== Data extract

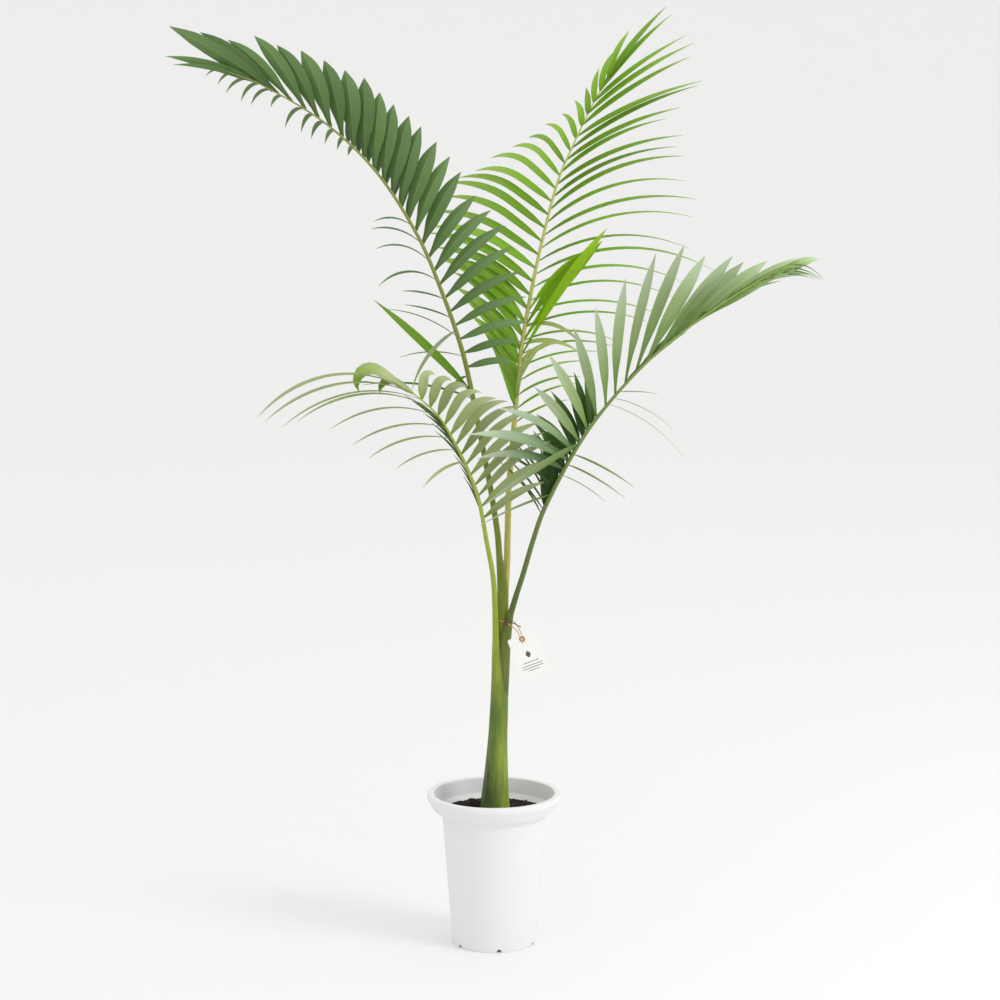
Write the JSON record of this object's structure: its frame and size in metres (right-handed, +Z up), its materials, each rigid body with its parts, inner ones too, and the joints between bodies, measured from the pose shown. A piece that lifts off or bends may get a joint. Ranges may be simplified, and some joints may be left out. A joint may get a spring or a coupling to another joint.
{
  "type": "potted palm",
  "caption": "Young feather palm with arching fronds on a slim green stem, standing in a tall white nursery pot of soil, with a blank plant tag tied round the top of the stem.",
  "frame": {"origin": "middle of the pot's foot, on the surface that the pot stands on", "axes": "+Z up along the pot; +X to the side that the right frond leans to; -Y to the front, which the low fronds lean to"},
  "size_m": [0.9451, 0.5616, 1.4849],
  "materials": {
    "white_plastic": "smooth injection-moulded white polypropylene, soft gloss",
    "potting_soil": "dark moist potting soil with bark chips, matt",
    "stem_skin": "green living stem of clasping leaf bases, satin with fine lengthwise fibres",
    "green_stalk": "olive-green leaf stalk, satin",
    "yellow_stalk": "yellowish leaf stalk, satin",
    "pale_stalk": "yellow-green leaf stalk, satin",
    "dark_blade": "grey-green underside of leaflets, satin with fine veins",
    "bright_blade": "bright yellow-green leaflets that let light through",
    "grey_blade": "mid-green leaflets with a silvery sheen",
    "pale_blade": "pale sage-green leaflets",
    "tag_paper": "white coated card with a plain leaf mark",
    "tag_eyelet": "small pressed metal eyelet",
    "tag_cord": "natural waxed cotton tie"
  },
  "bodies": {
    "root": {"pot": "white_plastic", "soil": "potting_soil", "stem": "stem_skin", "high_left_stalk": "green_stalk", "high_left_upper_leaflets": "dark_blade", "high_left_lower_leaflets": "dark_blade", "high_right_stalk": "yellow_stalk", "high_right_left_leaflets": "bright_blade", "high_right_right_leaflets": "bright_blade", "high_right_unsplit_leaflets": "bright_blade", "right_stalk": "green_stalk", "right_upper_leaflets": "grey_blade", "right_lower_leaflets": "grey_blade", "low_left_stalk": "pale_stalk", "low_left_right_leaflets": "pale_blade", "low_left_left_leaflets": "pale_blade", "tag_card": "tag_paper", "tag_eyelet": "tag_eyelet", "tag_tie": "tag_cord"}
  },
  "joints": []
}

====
== Data extract

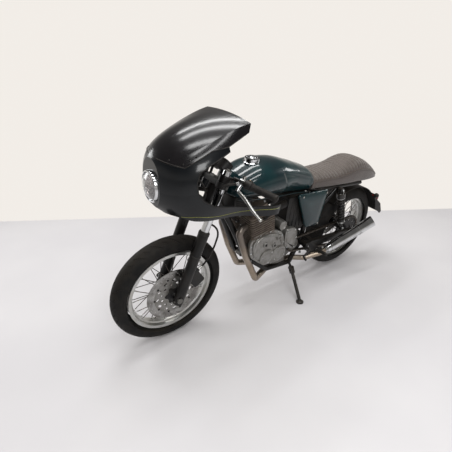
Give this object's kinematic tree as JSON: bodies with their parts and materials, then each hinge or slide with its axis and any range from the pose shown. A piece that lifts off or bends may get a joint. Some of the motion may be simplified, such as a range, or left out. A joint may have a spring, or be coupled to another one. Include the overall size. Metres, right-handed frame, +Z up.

====

Task instructions: Search the data above for the word "piece", then gather each line in which it appears.

Exercise result:
Write the JSON record of this object's structure: its frame and size in metres (right-handed, +Z up), its materials, each rigid body with its parts, inner ones too, and the joints between bodies, measured from the pose shown. A piece that lifts off or bends may get a joint. Ranges may be simplified, and some joints may be left out. A joint may get a spring or a coupling to another joint.
Give this object's kinematic tree as JSON: bodies with their parts and materials, then each hinge or slide with its axis and any range from the pose shown. A piece that lifts off or bends may get a joint. Some of the motion may be simplified, such as a range, or left out. A joint may have a spring, or be coupled to another one. Include the overall size. Metres, right-handed frame, +Z up.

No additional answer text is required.